I wondered if looking at Mitch White was like looking in a mirror. If that was what made me hate him as much as I did.

4

.

IWENT FOR A RIDE. I GOT MY BIKE OUT FOR THE FIRST TIME THAT spring, pumped up the tires, oiled the brakes and the Derailleur, and loaded it onto the rack on the back of my old Saab. I drove east on the Mid-Cape Highway to Exit 9A and turned south. In half a mile I was at the Rail Trail.

This time of year there were hardly any vehicles in the parking lot, and within minutes I had the bike off the rack, my helmet secured, my shoes locked into the pedals, and I was cruising the smooth pavement that covered what had once been a railroad corridor. This was not a hard ride. In fact, it would be difficult to find an easier one, but I could go twenty-two miles to Wellfleet, turn around and ride back, and feel I had a pretty good workout.

I cruised past river swamps, cranberry bogs, an abandoned lumber mill, ponds that would soon be teeming with swimmers and small sailboats.
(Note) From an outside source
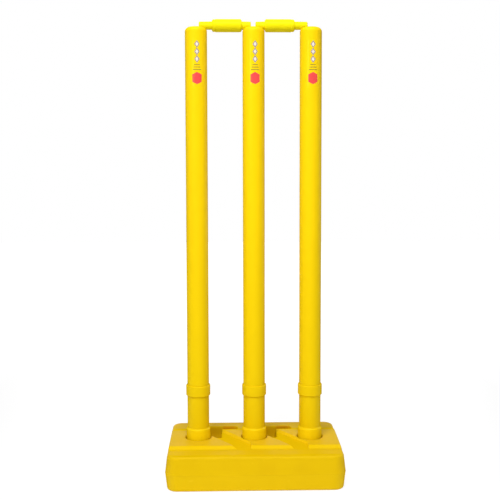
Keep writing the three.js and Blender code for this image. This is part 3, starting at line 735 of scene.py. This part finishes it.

I rode faster and faster because there was virtually nobody else on the trail: an inline skater, a woman with a dog, a man with some sort of baby carriage affixed behind his bike.

It was good, I told myself, to be doing something other than thinking. And then I realized that was exactly what I was doing. But I wasn’t brooding. No. I was doing something positive. Yes. That’s what I was doing. I was preparing myself for something in the future. The Pan-Mass Challenge, 110 miles from Sturbridge to the Cape Cod Canal the first Saturday in August. Preparing meant going forward, and that was good. Go forward, George. That’s good. That’s good. Keep pumping. Get in shape. Raise money. Children’s cancer fund. The Jimmy Fund. Pump your legs, raise money. Forget old man Telford and the Gregorys and Mitch White and your lost wife and anybody else you can think of forgetting.

Except I wasn’t really raising money, was I? I was contributing it. I had pledged $2,500 back in January, the minimum for the one-day ride that I was planning to do. Riders were supposed to get sponsors, send out solicitation letters, hit up friends and relatives, but I hadn’t done that. I didn’t have anybody I thought I could ask. Try my colleagues at work, maybe; make things awkward for everyone, those who gave and those who didn’t. The guy in the basement wants me to give him a hundred bucks. Look out for George, he’s asking people for money.